Fast forward to the day of the paddle. Julie and her husband, Homer; my long-time pal, Traveling Ted; James of the Aurora Area Convention and Visitors Bureau; and I met for breakfast at Ginger & Soul in Yorkville. Soon we were joined by our guide, Jeff Brown of The Yak Shack. After introductions, Jeff began detailing our schedule for the day. Then he said something like, “First I need to make sure you guys can flip the kayak…”
It was like those parts in movies where the music comes to a screeching halt at the exact moment someone says something really bizarre. My hearing became all fuzzy. I felt a little dizzy.
“I’m sorry, did you say ‘flip’?”
Jeff assured me that, yes, he said flip. He further explained there was a solid chance we would unintentionally flip our kayaks during the paddle. So, for safety reasons, he needed to know that we would be able to safely and successfully exit our kayaks while in the water upside down.
It was at that moment I realized this paddling excursion was way more than I bargained for.
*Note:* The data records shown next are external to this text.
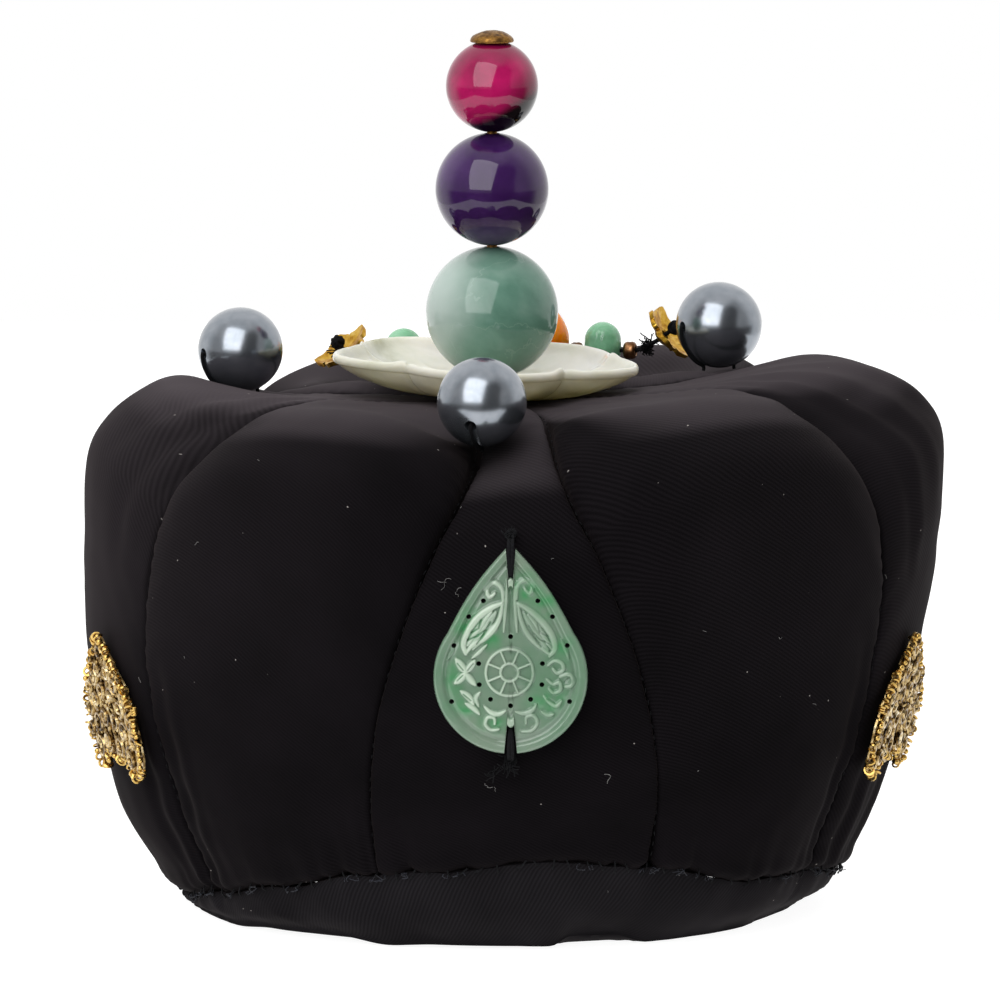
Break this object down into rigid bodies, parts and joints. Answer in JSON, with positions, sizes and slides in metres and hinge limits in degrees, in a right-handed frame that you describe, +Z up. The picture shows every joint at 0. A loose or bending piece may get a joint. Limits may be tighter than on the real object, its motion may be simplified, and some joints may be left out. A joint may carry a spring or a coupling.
{
  "type": "Korean bridal crown (jokduri)",
  "caption": "Padded black silk bridal coronet with panels that flare to a flat top, a jade dish, a stacked bead finial, pearls, a carved jade teardrop and gilt side ornaments.",
  "frame": {"origin": "on the table, under the middle of the padded body", "axes": "+Z up through the finial, -Y the front with the jade teardrop, +X the viewer's right"},
  "size_m": [0.1514, 0.1527, 0.154],
  "materials": {
    "black_silk": "matte silk twill over cotton padding",
    "black_thread": "matt silk thread",
    "grey_jade": "polished, milky grey-green",
    "green_jade": "polished, mottled",
    "plaque_jade": "carved and polished",
    "amethyst": "polished",
    "tiger_eye": "polished, dyed",
    "grey_pearl": "grey lustre coat of a faux pearl",
    "gilt_brass": "worn gilding",
    "bronze": "dark bronze tone",
    "aventurine": "polished",
    "amber": "clear amber resin"
  },
  "bodies": {
    "root": {"gusset_front": "black_silk", "gusset_right": "black_silk", "gusset_left": "black_silk", "flank_front_right": "black_silk", "flank_front_left": "black_silk", "flank_side_right": "black_silk", "flank_side_left": "black_silk", "flank_back_right": "black_silk", "flank_back_left": "black_silk", "hem_band": "black_silk", "lotus_plate": "grey_jade", "bead_jade": "green_jade", "bead_amethyst": "amethyst", "bead_tiger_eye": "tiger_eye", "finial_pin": "gilt_brass", "jade_plaque": "plaque_jade", "applique_left": "gilt_brass", "applique_right": "gilt_brass", "flower_left": "gilt_brass", "flower_right": "gilt_brass", "green_left": "aventurine", "green_right": "aventurine", "middle_bead": "aventurine", "amber_left": "amber", "amber_right": "amber", "pearl_front": "grey_pearl", "pearl_front_thread": "black_thread", "pearl_left": "grey_pearl", "pearl_left_thread": "black_thread", "pearl_right": "grey_pearl", "pearl_right_thread": "black_thread", "plaque_thread_top": "black_thread", "plaque_thread_bottom": "black_thread", "strand_thread": "black_thread", "knot_left": "black_thread", "knot_right": "black_thread", "spacer_1": "bronze", "spacer_2": "bronze", "spacer_3": "bronze", "spacer_4": "bronze", "spacer_5": "bronze", "spacer_6": "bronze"}
  },
  "joints": []
}
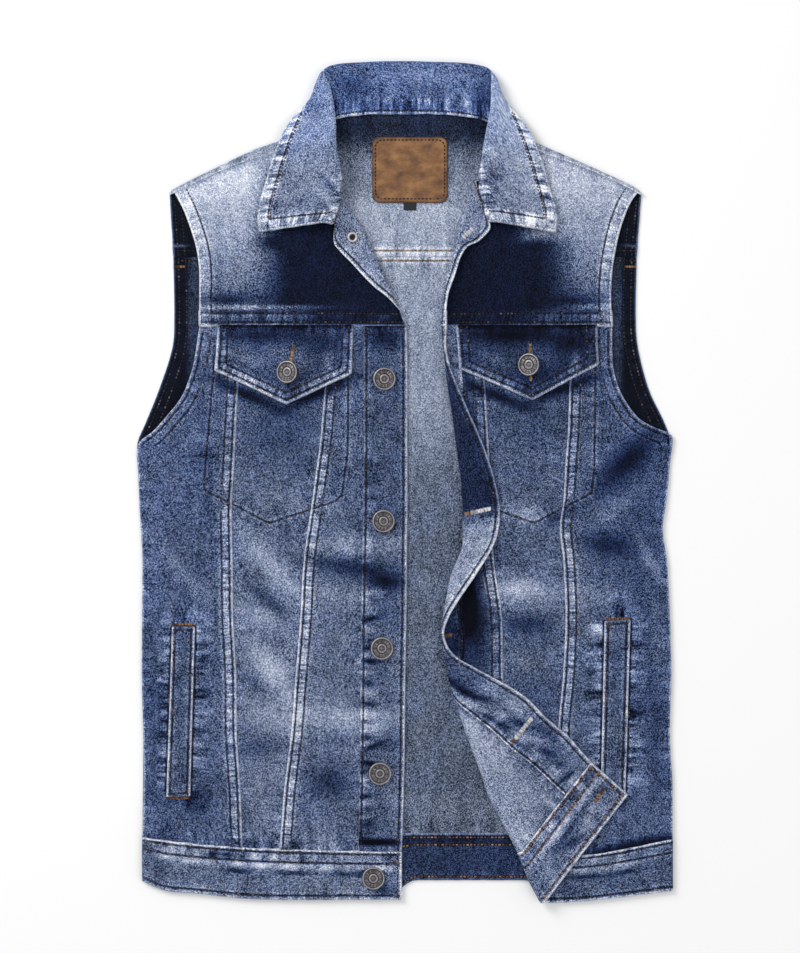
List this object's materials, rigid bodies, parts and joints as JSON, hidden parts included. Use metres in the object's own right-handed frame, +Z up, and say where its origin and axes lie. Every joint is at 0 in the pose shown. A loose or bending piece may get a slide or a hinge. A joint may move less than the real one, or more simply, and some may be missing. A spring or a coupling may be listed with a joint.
{
  "type": "denim vest",
  "caption": "Sleeveless denim trucker vest laid flat, face up, with an open front whose lower corner is folded back, spread collar, flap pockets and slanted hand pockets.",
  "frame": {"origin": "bottom centre of the bounding box of the vest as it lies", "axes": "+Z up from the surface, +Y from the hem towards the collar, +X towards the wearer's left side"},
  "size_m": [0.4804, 0.7564, 0.0206],
  "materials": {
    "denim": "stone-washed indigo twill, faded on raised edges, outside",
    "denim_inside": "grey-blue inside face of the twill",
    "leather": "tan patch leather, worn edges",
    "ribbon": "black woven tab, bare",
    "nickel": "antique nickel, bright on the rims"
  },
  "bodies": {
    "root": {"back_center_panel": "denim_inside", "back_side_panel_right": "denim_inside", "back_side_panel_left": "denim_inside", "waistband_back": "denim", "back_yoke": "denim_inside", "front_side_panel_right": "denim", "front_mid_panel_right": "denim", "front_center_panel_right": "denim", "front_mid_panel_left": "denim", "front_side_panel_left": "denim", "placket_right": "denim", "placket_left": "denim", "front_center_panel_left": "denim", "waistband_front_left": "denim", "waistband_front_right": "denim", "front_yoke_right": "denim", "front_yoke_left": "denim", "pocket_flap_right": "denim", "pocket_flap_left": "denim", "pocket_welt_right": "denim", "pocket_welt_left": "denim", "collar": "denim", "neck_patch": "leather", "size_tab": "ribbon", "button_1": "nickel", "button_2": "nickel", "button_3": "nickel", "button_4": "nickel", "button_waist": "nickel", "button_top": "nickel", "stud_top": "nickel", "button_flap_right": "nickel", "button_flap_left": "nickel"}
  },
  "joints": []
}
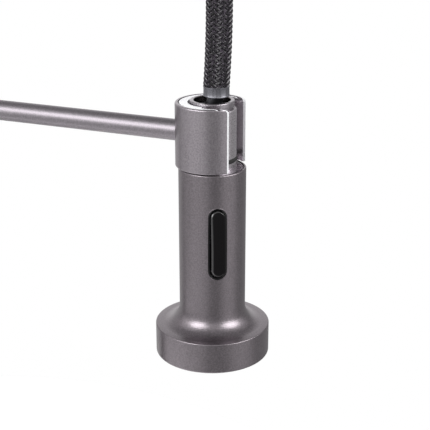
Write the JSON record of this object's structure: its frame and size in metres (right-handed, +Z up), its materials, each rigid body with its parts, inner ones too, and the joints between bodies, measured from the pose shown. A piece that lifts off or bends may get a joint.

It wasn’t going to be a leisurely paddle down a lazy river. Oh, no. This was a full-on whitewater kayaking course.
I began to wonder if it was too late for me to back out.
My turn to flip
From Ginger & Soul, we all walked down to Bicentennial Riverfront Park on the Fox River. That’s where Jeff outfitted us with all the necessary gear, taking great care to explain the reason for and function of each item. This was another instance when it hit me that this wasn’t going to be like any other kayaking trip I’d ever done. For starters, I needed a “skirt” (or a spray skirt or spray deck). It’s a waterproof cover, worn by the paddler, that slips over the kayak’s opening and prevents water from getting in. That was a first. Jeff also had us “try on” different kayaks to see which one was most comfortable for each of us. These kayaks were smaller and shorter than kayaks I’d used before. Now my nerves were really starting to get the best of me.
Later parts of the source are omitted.